AC/DC guitarist revisits Scottish roots
By Domenica Goduto
LEGENDARY AC/DC Scots rocker Angus Young is planning to return to his roots in a Glasgow housing estate when his band plays at Hampden Park on Tuesday.
Young wants to visit the scheme at Cranhill in the city’s east end, where he lived before moving with his family to Australia in 1963 when the rock star was just eight years old.
In a weekend interview, Young joked about renaming the area “Angusland” and emblazoning his band’s distinctive “thunderflash” logo on the water tower overlooking the estate.
He said: “I might drive up to the water tower and put my flag up – it would be just like the Hollywood sign.”
Angus and his brother Malcolm founded the band and rose to global fame ten years after their father moved the family abroad in his quest to find work.

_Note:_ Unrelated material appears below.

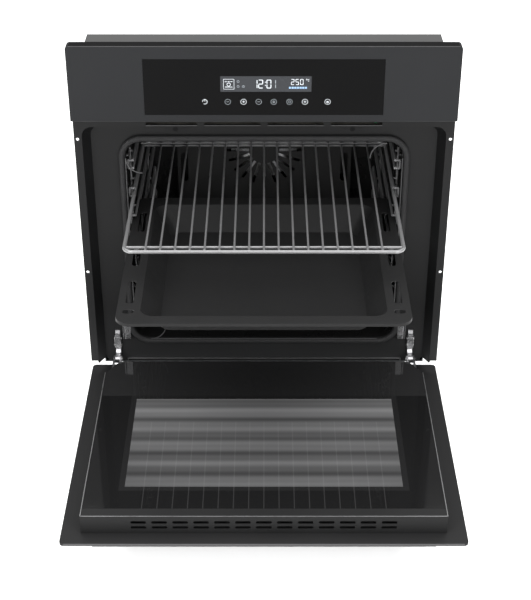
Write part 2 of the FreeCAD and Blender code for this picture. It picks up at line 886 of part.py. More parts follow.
def cavity_gasket():
    """Door seal round the cavity mouth."""
    body = new_body("cavity_gasket")
    out = "gasket_tube"
    slab(body, "Y", f"{RECESS} - gasket_rise", RECESS,
         rounded(f"-({GASKET_HALF} + {out})", f"gasket_low - {out}", f"{GASKET_HALF} + {out}",
                 f"gasket_high + {out}", f"gasket_corner + {out}"),
         rounded(f"-{GASKET_HALF}", "gasket_low", GASKET_HALF, "gasket_high", "gasket_corner"))
    round_edges(body, "gasket_round", lambda edge: lies_at(edge, "Y", f"{RECESS} - gasket_rise"))
    keep(body)


def mouth_brackets():
    """Small pierced brackets beside the cavity mouth, above the hinges."""
    body = new_body("mouth_bracket")
    high = "hook_low + hook_height"
    slab(body, "X", HOOK_HALF, f"{HOOK_HALF} + hook_gauge",
         rectangle(f"{RECESS} - hook_rise", "hook_low", RECESS, high))
    slab(body, "Y", f"{RECESS} - hook_gauge", RECESS,
         rectangle(f"{HOOK_HALF} - 4", f"{high} - 8", HOOK_HALF, high))
    hollow(body, "X", HOOK_HALF, f"{HOOK_HALF} + hook_gauge",
           circle(f"{RECESS} - hook_rise / 2", "hook_low + 8", "hook_hole"),
           circle(f"{RECESS} - hook_rise / 2", f"{high} - 8", "hook_hole"))
    keep(grouped("mouth_brackets", [body, mirrored("mouth_bracket_left", body)]))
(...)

The band’s original lead singer, Ronald “Bon” Scott – who died in 1980 of alcohol poisoning – was also a Scottish immigrant, hailing originally from Kirriemuir, Angus.
Young attributed the band’s success in part to old-fashioned Scottish grit.
He said:”Our Scottish background gave us a good grounding – we had a kind of doggedness and determination.
“We kept at it and never let go of what we wanted to achieve.”
AC/DC are currently in the midst of their sell-out Black Ice world tour, described by Young as “our biggest tour yet”.
He said: “The longer you go, the more people want to see you.
“It’s been a long time since we played live, but it’s like swimming – once you’re in the water, it comes right back to you.”
Still, Young admits that he finds playing at Hampden Park intimidating, knowing that the grounds have previously witnessed the plays of such football heroes as Denis Law, Jim Baxter and Kenny Daglish.
He said: “Just thinking about those guys has got me scared, maybe I should learn how to do a little dribble with a ball and run up the park.
“It will be a proud moment to play on home soil in the national stadium.”
However, he admitted that touring at his age can be challenging: “I walk on stage and crawl off, it’s very physically demanding.
“But at 53, that’s what keeps me fit – that drive keeps me going.”
Young is known for dressing as what he calls “a little schoolboy devil” on stage, and says the persona helps him perform.
He said: “I still love putting the shorts, cap and school tie on before a show – it gives you that energy.
“I become not me but that guy in the school suit and that’s better in a way because I’d be standing up there feeling really shy otherwise.”